Aristotle’s Poetics starts by establishing the differences between different poetic works in terms of their medium, their modes, and their objects of imitation (the types of characters imitated by the fictions). “Medium” should be self-explanatory. “Mode” is a somewhat fluid term, applying to anything about the method by which the artist accomplishes his aims. As for objects of imitation, Aristotle asserts that the poet must choose what representation of humanity best suits his intent, to “represent men either as better than in real life, or as worse, or as they are.” It is upon this foundation that Frye constructs much of what is good about his ANATOMY OF CRITICISM.
As more than one later critic has observed, the Poetics has an unfinished feel, as many points are given only cursory development. Aristotle gives two examples of creators who represented their characters as being no better or worse than the average, but he doesn’t expound on the nature of those works, nor does he put any name to the genre or mode to which one might assign them. Instead, the philosopher focuses more upon the extremes of “better” and “worse,” as seen in his articulation of the still-familiar dialectical opposition of Tragedy and Comedy: “Comedy aims at representing men as worse, Tragedy as better than in actual life.” Having established that important division, however, Aristotle then keeps his remarks on comedy (and its near relation, “satire”) to a minimum, and concentrates the greater bulk of his observations upon the higher forms of poetry, tragedy and its congener, epic poetry.
In the ANATOMY, Northrop Frye begins his “Theory of Modes” section by observing that the words Aristotle uses for “better” and “worse” have less to do with moral rectitude than with what Frye calls the characters’ “power of action” within their universe, and then revises Aristotle’s three-part schema of literary classifications into a schema of five modes. These are as follows:
(1) the mode of “myth,” in which the protagonist has a “power of action” greater in kind from that of a human being, and so is either a literal or figurative god.
(2) the mode of “romance,” in which the hero is superior to other men only in degree, in that “prodigies of courage and endurance, unnatural to us, are natural to him.” The main model for this mode is not the myth proper but the “legend” and the “folk-tale,” forms that retain some of the fantastic content of myth but are somewhat more grounded in consensual reality.
(3) the mode of “the high mimetic” takes in, according to Frye, those modes that Aristotle called “epic” and “tragedy,” for they are concerned with heroes who are still “superior in degree to other men,” but who exist in a less marvelous world where there are limits on his “prodigies of courage and endurance.” In such worlds, what the hero does “is subject to social criticism and the order of nature.”
(4) Next comes the mode of “the low mimetic,” which in essence is Frye’s substitution for that mode Aristotle does not name, where the hero is no more than average. Frye deviates from Aristotle here, for Frye considers that the typical hero of the pure comedy as being more often “average” rather than “worse than average” (a judgment with which I concur). Frye also includes in this mode “realistic fiction,” his initial example being Thackeray’s VANITY FAIR.

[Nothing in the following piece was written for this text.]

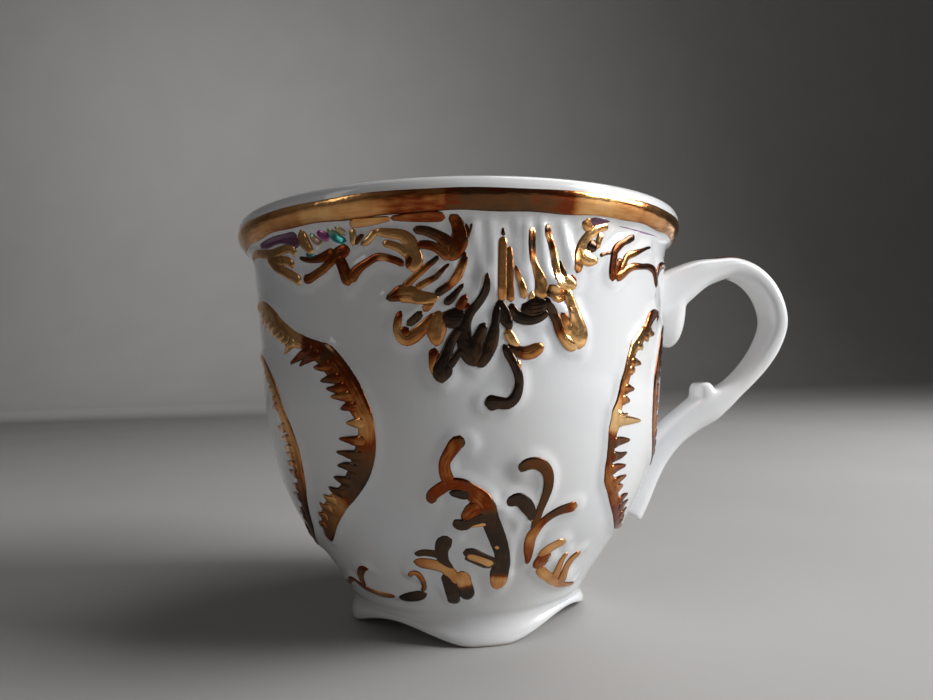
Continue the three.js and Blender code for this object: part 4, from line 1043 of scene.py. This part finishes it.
# The gold dash: how finely the strap's line is cut, the part that it takes of those cuts, and its
# half width, how far its middle lies under the crest, half its thickness, and how long it counts as
# for the streaks.
DASH_CUTS = 241
DASH_PART = slice(48, 76)
DASH_HALF_WIDTH = 2.8
DASH_SINK = .1
DASH_ROUND = .24
DASH_STREAK_LENGTH = 7


def strap_line(stations, count):
    """The middle of a strap in metres, its way into the loop, and its thickness and width."""
    off_wall, depth, thick, wide = smooth(stations, count).T
    angle = np.full(count, float(HANDLE_ANGLE))
    middle = round_axis(angle, wall_radius(depth) + off_wall, DRAWN_HEIGHT - depth)
    along = np.gradient(middle, axis=0)
    along /= np.linalg.norm(along, axis=1)[:, None]
    return middle, np.cross(SIDEWAYS, along), thick * MM, wide * MM


def strap_tube(stations, count):
    """A strap as a flattened round section, a superellipse, carried along its middle line."""
    middle, inward, thick, wide = strap_line(stations, count)
    turn = np.arange(STRAP_SIDES) * 2 * math.pi / STRAP_SIDES
    flat = np.sign(np.cos(turn)) * np.abs(np.cos(turn)) ** SQUARENESS
    side = np.sign(np.sin(turn)) * np.abs(np.sin(turn)) ** SQUARENESS
    rings = middle[:, None] + inward[:, None] * (flat * thick[:, None] / 2)[..., None]
    rings = rings + SIDEWAYS * (side * wide[:, None] / 2)[..., None]
    return tube(rings)


def joint_pad(angle_reach, depth_from, depth_to):
    """A thin slab of clay just under the wall round a root of the handle, so that the root flows
    into the wall when the handle is rounded off. From above it is an ellipse, and its section is
    one too."""
    angle = np.linspace(HANDLE_ANGLE - angle_reach, HANDLE_ANGLE + angle_reach, 24)
    turn = np.linspace(0, 2 * math.pi, 48, endpoint=False)
    middle = (depth_from + depth_to) / 2
    half = (depth_to - depth_from) / 2
    edge = np.sqrt(np.clip(1 - ((angle - HANDLE_ANGLE) / angle_reach) ** 2, .02, 1))[:, None]
    depth = middle + half * edge * np.cos(turn)
    lift = PAD_LIFT + PAD_ROUND * np.sin(turn)
    return tube(on_wall(angle[:, None] + 0 * depth, depth, lift))


def handle():
    """Loop, leaf and spur run together as slip-joined clay: the tubes become one skin of small
    even faces, which is then smoothed so that every meeting of two of them is a soft fillet."""
    surfaces = [strap_tube(STRAP, 150), strap_tube(LEAF, 40), strap_tube(SPUR, 30)]
    surfaces += [joint_pad(11, 5, 25), joint_pad(12, 38, 58)]
    made = piece("handle_porcelain", surfaces, PORCELAIN, ["handle"])
    skin = made.modifiers.new("one_skin", "REMESH")
    skin.mode = "VOXEL"
    skin.voxel_size = SKIN_CELL * MM
    skin.use_smooth_shade = True
    soften = made.modifiers.new("soften", "SMOOTH")
    soften.factor = .5
    soften.iterations = SOFTEN_ROUNDS
    return made


def handle_gilding():
    """A dash of gold along the crest of the loop: a lens-shaped section bent to the crown of the
    strap, which falls away from the middle as the strap's superellipse does."""
    middle, inward, thick, wide = (values[DASH_PART] for values in strap_line(STRAP, DASH_CUTS))
    top = middle - inward * (thick[:, None] / 2 - DASH_SINK * MM)
    count = len(top)
    share = np.linspace(0, 1, count)
    half = DASH_HALF_WIDTH * np.sqrt(np.clip(1 - (2 * share - 1) ** 4, .01, 1))
    turn = np.arange(LENS_SIDES) * 2 * math.pi / LENS_SIDES
    aside = half[:, None] * np.cos(turn) * MM
    crown = (1 - (2 * np.abs(aside) / wide[:, None]) ** (2 / SQUARENESS)) ** (SQUARENESS / 2)
    fall = (1 - crown) * thick[:, None] / 2 + DASH_ROUND * MM * np.sin(turn)
    rings = top[:, None] + SIDEWAYS * aside[..., None] + inward[:, None] * fall[..., None]
    # Painted reflection: the tone runs from brown to bright gold along the dash, as its glint did.
    tone = np.interp(share, (0, .5, 1), (.6, .5, .05))
    across = np.tile(np.cos(turn), (count, 1))
    marks = lens_marks(tone, DASH_STREAK_LENGTH * share, across, 0, turn)
    return piece("handle_gold_dash", [tube(rings)], BRIGHT_GOLD, ["handle_gilding"], marks)


# ---------- gilding and enamel ----------

# A stroke: its height over the clay and the width from which it has it, how bluff its dome is, how
# deep its underside is, how far it is sunk, and how much higher each next stroke lies, up to a limit.
GOLD_RISE = .21
FULL_WIDTH = 1.1
DOME = .55
UNDERSIDE = .12
SINK = .05
LAYER = .012
TOP_LAYER = 8
STREAK_SHIFT = 3.7


def brush_stroke(line, seed):
    """A stroke as a closed lens: its section is a dome over a shallow underside that lies just in
    the clay, as wide as the line says, and rounded off at both ends by a quarter ellipse."""
    angle, depth, width, tone = line.T
    length = running_length(line)
    to_end = np.minimum(length, length[-1] - length) / np.maximum(width / 2, .1)
    rounded = np.sqrt(1 - (1 - np.clip(to_end, .02, 1)) ** 2)
    half = width / 2 * rounded
    turn = np.arange(LENS_SIDES) * 2 * math.pi / LENS_SIDES
    aside = half[:, None] * np.cos(turn)
    rise = GOLD_RISE * np.minimum(1, width / FULL_WIDTH) * rounded
    high = np.abs(np.sin(turn))
    up = np.where(np.sin(turn) > 0, rise[:, None] * high ** DOME, -UNDERSIDE * high)
    lift = up - SINK + LAYER * min(seed, TOP_LAYER)
    across = across_line(line)
    rings = on_wall(
        angle[:, None] + aside * across[:, :1], depth[:, None] + aside * across[:, 1:], lift,
    )
    return tube(rings), lens_marks(tone, length, aside, STREAK_SHIFT * seed, turn)


def laid_on(name, lines, material, replaces, half):
    """One piece of gilding or enamel: its strokes on the front half, or half a turn round."""
    turned = [line + (HALF_TURN * half, 0, 0, 0) for line in lines]
    surfaces, marks = zip(*(brush_stroke(line, seed) for seed, line in enumerate(turned)))
    joined = {mark: np.concatenate([own[mark] for own in marks]) for mark in marks[0]}
    return piece(name, surfaces, material, replaces, joined)


# How the tone of the band goes round half the cup: (angle, tone). It is painted reflection, laid the same
# again on the other half.
BAND_REFLECTION_TONES = [
    (-90, .3), (-72, .26), (-58, .3), (-48, .34), (-44, .22), (-36, .2), (-28, .3), (-23, .42), (-19, .5),
    (-11.5, .52), (-10.5, .7), (-3, .76), (6, .7), (15, .62), (17, .24), (22, .16), (30, .28), (44, .3),
    (58, .22), (74, .3), (90, .3),
]

BAND_COLUMNS = 480
BAND_SIDES = 16
BAND_TOP = 1.75
BAND_LOW = 4.75
BAND_RISE = .13
BAND_SINK = .04
BAND_STREAK_DEPTH = 3


def rim_band():
    """The gold band under the lip: a flat lens carried right round, its edges wavering as the brush did by
    sums of sines. Its tone, painted reflection, wanders slowly round the cup, the same on both halves, and
    is brighter by the lip."""
    angle = HANDLE_ANGLE + np.arange(BAND_COLUMNS) * 360 / BAND_COLUMNS
    turn = np.arange(BAND_SIDES) * 2 * math.pi / BAND_SIDES
    a = np.radians(angle)
    top = BAND_TOP + .05 * np.sin(7 * a + 1) + .04 * np.sin(17 * a)
    low = BAND_LOW + .1 * np.sin(9 * a) + .07 * np.sin(23 * a + 2)
    middle, half = (top + low) / 2, (low - top) / 2
    depth = middle[:, None] + half[:, None] * np.sign(np.cos(turn)) * np.abs(np.cos(turn)) ** .7
    high = np.abs(np.sin(turn))
    up = np.where(np.sin(turn) > 0, BAND_RISE * high ** .5, -UNDERSIDE * high) - BAND_SINK
    rings = on_wall(angle[:, None] + 0 * depth, depth, up + 0 * depth)
    drawn_at = np.mod(angle + QUARTER_TURN, HALF_TURN) - QUARTER_TURN
    band_reflection_tone = np.interp(drawn_at, *np.array(BAND_REFLECTION_TONES).T)
    tone = band_reflection_tone[:, None] + .03 * np.sin(13 * a)[:, None] - .1 * (np.cos(turn) < -.6)
    along = wall_radius(BAND_STREAK_DEPTH) * a[:, None] + 0 * depth
    marks = {
        "tone": tone.ravel(),
        "edge": (np.abs(np.cos(turn)) + 0 * depth).ravel(),
        "brush": np.stack([along, depth, 0 * depth], -1).reshape(-1, 3),
    }
    return piece("rim_gold_band", [closed_ring(rings)], BRIGHT_GOLD, ["rim_band"], marks)


DARK_MOTIFS = (
    "palmette_leaf_low", "palmette_stem", "swag_left", "swag_right", "scroll_left", "spray_stem",
    "spray_leaf_right", "ground_line_left",
)


def lay_ornament():
    """Every motif of both halves, each but the lustre spots in place of its own CAD node."""
    for half, side in enumerate(("front", "back")):
        for name, strokes in GILDING.items():
            lines = [painted(points) for points in strokes]
            dark = name in DARK_MOTIFS
            gold, slot = (DARK_GOLD, "dark_gold") if dark else (BRIGHT_GOLD, "bright_gold")
            laid_on(f"gilt_{side}_{name}", lines, gold, [f"{side}_{name}"], half)
        for seed, (name, crescent) in enumerate(CRESCENTS.items()):
            teeth = [line_on_wall(tooth, STROKE_STEP) for tooth in teeth_of(crescent, seed)]
            lines = [strip_of(crescent), *teeth]
            laid_on(f"gilt_{side}_{name}", lines, BRIGHT_GOLD, [f"{side}_{name}"], half)
        for name, strokes in ENAMEL.items():
            lines = [line_on_wall(points, STROKE_STEP) for points in strokes]
            laid_on(f"glass_{side}_{name}", lines, ENAMEL_GLASS, [f"{side}_{name}"], half)
        spots = [line_on_wall(points, STROKE_STEP) for points in LUSTRE]
        laid_on(f"lustre_{side}_spots", spots, LUSTRE_FILM, [], half)


# ---------- floor, light and camera ----------

# The paper, in metres: half its width, how far it runs in front and behind, the radius of its bend
# and how high it goes on from there.
PAPER_HALF_WIDTH = 3.2
PAPER_FRONT = 2.2
PAPER_BACK = .99
PAPER_BEND = .35
PAPER_RISE = 1.2

# Soft lights: (name, place, what it faces, width, height, watts, colour). None is the cup's middle.
LIGHTS = [
    ("key_right", (.50, -.17, .30), None, .32, .32, 5.0, (1, .995, .985)),
    ("overhead", (.3, .05, .7), None, .4, .4, 1.3, (1, 1, 1)),
    ("backdrop_glow", (-.3, .6, .55), (-.25, 1.3, .6), .6, .5, 2.8, (1, 1, 1)),
    ("window_left", (-.5, -.2, .3), None, .1, .3, .14, (1, .95, .92)),
]
ROOM_COLOUR = (.52, .49, .48, 1)
ROOM_STRENGTH = .13

# The camera: millimetres from the axis and above the floor, degrees round from the front towards
# the side opposite the handle, the degrees that it is turned, tipped and rolled, and its lens.
CAMERA_STAND = 132.7
CAMERA_HEIGHT = 44.0
CAMERA_BEARING = 8.5
CAMERA_YAW, CAMERA_PITCH, CAMERA_ROLL = 8.88, 1.53, -1.44
CAMERA_LENS, CAMERA_FILM = 27.0, 36
NEAREST_SEEN = .005


def studio_floor():
    """A sheet that lies flat under the cup and sweeps up behind it: a straight run, a quarter
    circle and a straight rise, carried sideways."""
    turn = np.linspace(0, math.pi / 2, 24)
    far = PAPER_BACK + PAPER_BEND
    y = np.concatenate([[-PAPER_FRONT], PAPER_BACK + PAPER_BEND * np.sin(turn), [far]])
    z = np.concatenate([[0], PAPER_BEND * (1 - np.cos(turn)), [PAPER_BEND + PAPER_RISE]])
    x = np.array([-PAPER_HALF_WIDTH, PAPER_HALF_WIDTH])
    points = np.stack(np.broadcast_arrays(x[None], y[:, None], z[:, None]), -1).reshape(-1, 3)
    row = np.arange(len(y) - 1) * 2
    mesh = bpy.data.meshes.new("studio_floor")
    mesh.from_pydata(points.tolist(), [], np.stack([row, row + 1, row + 3, row + 2], 1).tolist())
    mesh.shade_smooth()
    mesh.materials.append(paper_floor())
    made = bpy.data.objects.new("studio_floor", mesh)
    bpy.context.scene.collection.objects.link(made)


def softbox(name, place, target, width, height, watts, colour):
    """A rectangular area light that faces the target."""
    light = bpy.data.lights.new(name, "AREA")
    light.shape = "RECTANGLE"
    light.size, light.size_y = width, height
    light.energy = watts
    light.color = colour
    made = bpy.data.objects.new(name, light)
    made.location = place
    made.rotation_euler = (Vector(target) - Vector(place)).to_track_quat("-Z", "Y").to_euler()
    bpy.context.scene.collection.objects.link(made)


def studio_light():
    """A soft light on the right, a weak one above, a glow on the paper behind, a faint one on the
    left, and a dim grey room."""
    middle = (AXIS_X, AXIS_Y, .5 * cup_high.z)
    for name, place, target, *settings in LIGHTS:
        softbox(name, place, target or middle, *settings)
    world = bpy.data.worlds.new("grey_room")
    world.use_nodes = True
    room = world.node_tree.nodes["Background"].inputs
    room["Color"].default_value = ROOM_COLOUR
    room["Strength"].default_value = ROOM_STRENGTH
    bpy.context.scene.world = world


def camera():
    """Close to the cup, a little below its rim, turned and rolled by small angles."""
    yaw, pitch, roll = map(math.radians, (CAMERA_YAW, CAMERA_PITCH, CAMERA_ROLL))
    forward = Vector((math.sin(yaw) * math.cos(pitch), math.cos(yaw) * math.cos(pitch), math.sin(pitch)))
    level = Vector((math.cos(yaw), -math.sin(yaw), 0))
    up = level.cross(forward)
    right = math.cos(roll) * level + math.sin(roll) * up
    above = math.cos(roll) * up - math.sin(roll) * level
    data = bpy.data.cameras.new("camera")
    data.lens = CAMERA_LENS
    data.sensor_width = CAMERA_FILM
    data.clip_start = NEAREST_SEEN
    made = bpy.data.objects.new("camera", data)
    made.rotation_euler = Matrix((right, above, -forward)).transposed().to_euler()
    made.location = round_axis(-CAMERA_BEARING, CAMERA_STAND, CAMERA_HEIGHT)
    bpy.context.scene.collection.objects.link(made)
    bpy.context.scene.camera = made


cup_body()
handle()
handle_gilding()
rim_band()
lay_ornament()
studio_floor()
studio_light()
camera()
bpy.context.scene.view_settings.view_transform = "Standard"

(5) Finally comes the mode of the “irony,” where the hero’s power of action is lower than average, trapped in “bondage, frustration or absurdity,” for which the hero of Kafka’s TRIAL is one of the foremost examples (page 42).
Now, in determining the nature of literary works within the superhero idiom, the second mode, that of romance, is the most applicable for what one might call the "normative superhero." Superhero stories may include characters with powers like those of gods (Superman) or who are represented as being gods within their fictive worlds (Thor), but for all the many motifs of myth that appear in such pop-cultural stories, they do not share the *form* of myths and so don’t belong to that mode. It remains correct to speak of superhero tales as “literary myths” to suggest that they can have the content and/or tonality of myths cast within a literary format, but this is no more or less true of SUPERMAN than of HEART OF DARKNESS. However, SUPERMAN does not belong to the same mode as the Conrad work, but to the mode of the literary romance, like L’MORTE D’ARTHUR.
“The essential element of plot in romance is adventure,” Frye tells us. For me, though this does not preclude the appearance of other elements of storytelling, it does imply that what Steve Gerber called the “obligatory fight-scene” was not just a crutch for lazy writers, but just such an essential element. That doesn’t necessarily mean that there weren’t a lot of lazy writers and artists who produced very tedious and/or meretricious fight-scenes. Indeed, some comics-creators seemed unable to do anything but that. But the fight-scenes were entirely appropriate to the romance-genre in which they worked, irrespective of how well they were done.
By contrast, a work that purports to put aside the element of adventure for other elements is by Frye’s definition deviating from the mode of romance. The most famous example where the genre of superheroes was converted away from the pattern of the romance would probably be WATCHMEN. There are a number of physical conflicts in WATCHMEN, but though all of them are technically as well-done as the best “fight-scenes” in regular superhero comics, their purpose is usually anything but to evoke the spirit of pure adventure. Interestingly, for all that most of the Watchmen are physical prodigies, Moore reduces them to the level of the powerless characters in an irony, in part by having them overshadowed by the only truly super-powered hero, Doctor Manhattan. Taking into account Moore's tendency to give his super-characters existential crises that dilute any spirit of adventure, WATCHMEN is thus a superhero tale told in the ironic mode, where the heroes have lost all significant "power of action."
There's nothing wrong with translating the romance-oriented genre of superheroes into another mode. But all too often, what passes for comics-criticism these days is merely the celebration of one or more “sophisticated” modes over a mode or modes perceived as crude or embarrassing. This is not genuine discrimination, but superficial elitism of the type that gives the elitist comfort by flattering his pretensions to intellect.